A review by jesshindes
O Caledonia by Elspeth Barker

dark emotional funny sad fast-paced
  • Plot- or character-driven? Character
  • Strong character development? Yes
  • Loveable characters? Yes
  • Diverse cast of characters? It's complicated
  • Flaws of characters a main focus? Yes

4.75

Well, after getting held up on my previous read, I raced through this one. O Caledonia was great fun in lots of ways but also oh, it was a bit poignant to my heart. If you like Cold Comfort Farm or I Capture the Castle, that's the vibe: big crumbling country house, extremely dysfunctional family, teen heroine, very funny (relentlessly funny), but underpinning it all something essentially sad. 

The book begins by letting us know that Janet, our protagonist, is going to be killed at the age of 16; that nobody except her pet jackdaw will much regret it. Then it whips us back to the start of Janet's brief life, born to a not-very-mumsy mother and doomed, apparently, to disappoint her from the outset. I feel like I've encountered Janet-like characters before: she's a bit lumpy, not very beautiful (wishes she were beautiful, as her younger sisters are); loves to read, alternates between being shy and showing off, annoys everybody by failing to pick up on social cues; is terribly un-sporty and struggles to make friends. I felt like I understood her environment, too; post-war, aspiring to gentility, boarding school for the children but not a prestigious one. That didn't mean I didn't enjoy either character or setting: Barker writes so confidently and precisely, with such anarchic humour, that it's impossible not to be charmed. (That said, the novel was written in 1991, which is intriguing to me: it could easily date from decades earlier and I'm not sure there's much in the way of modernity there at all.)
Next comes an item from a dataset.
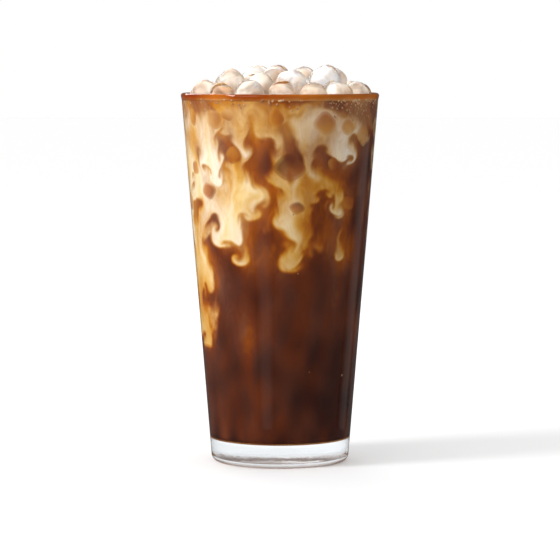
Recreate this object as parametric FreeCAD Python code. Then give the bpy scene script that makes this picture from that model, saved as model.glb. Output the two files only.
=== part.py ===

Barker is relentless in the development of chaotic, terrible, hilarious situations for Janet to hurtle through; there is a lot of that thing where something that makes sense to you as a child slides out of control and becomes something for adults to lambast you for (a terrible scene where Janet finds a slug in her salad - in her mouth - and doesn't feel like she's able to say anything at the table). I found her sympathetic, as probably most bookish people would. (For some reason I found myself thinking of one of my nieces, which probably contributed to my feeling of protectiveness over her; kids who feel a lot, sit in their imaginations, worry about the state of the world.) Other characters are depicted savagely, with lacerating precision: the girls at Janet's school, her siblings, teachers, her strange aunt Lila. 'O Caledonia' is so funny that it can get away with being bleak, and there are also moments of happiness, mostly around the natural world: Janet loves animals and she loves the wet, cold, wild environment around the Highland home into which the family moves fairly early in the book. Barker is an accomplished writer and there are moments of real beauty; but the overwhelming feeling that the book created for me was a kind of specific awkward unsettledness that I associate with adolescence in particular but which is definitely part of a lot of childhoods, too. It's that feeling where the world around you doesn't make much sense but you don't have any power to change it or its rules, and if you're someone who (like Janet) can't do much to change your emotions and reactions, you're always going to be spilling out of line. 

I think what made the book so sad for me, then, was the fact that Janet gets arrested - interrupted - killed off - before she ever gets the chance to move beyond that and into the world. Who'd want to be stuck in that horrible teenage phase of feeling like nobody understands you, vaguely picturing a future where everything might be different, and then never attaining it? It's a pretty cruel blow. I was looking at other reviews and saw this described as a coming-of-age novel somewhere, and an anti-coming-of-age novel somewhere else; I think it's probably closer to the latter, in that Janet never moves beyond the sort of daydreamy unreality of her teenage years. She's edging towards it as the novel begins to wrap up, but the way that she dies is decisively characteristic of the Janet we know rather than some new, more sophisticated iteration. To some extent the fact that we know from the outset where the novel is going does something to cushion the blow of its ending - and the pace of the ending doesn't leave much room for mourning - but I still feel bad for Janet, never getting beyond the family and her uncomfortable place within it. I went back, once I'd read the end, to the beginning, where we're told that the jackdaw mourned her but also - just briefly - that her sisters cried. I guess I find that note intriguing; we never get anything of the sisters' interiority and it made me wonder about their view on Janet, what they made of her. We're so much in her head that we never really get outside it (which egoism is, again, characteristic of youth; you're so absorbed in figuring yourself out that other people are never fully realised). So there's something there to mitigate the blankness, but in general Barker is a pull-your-socks up sort of writer. Things happen, wham, deal with it, move on: it's what makes the book so funny, even in its darkest moments. I definitely recommend this, especially if you like the novels I listed above.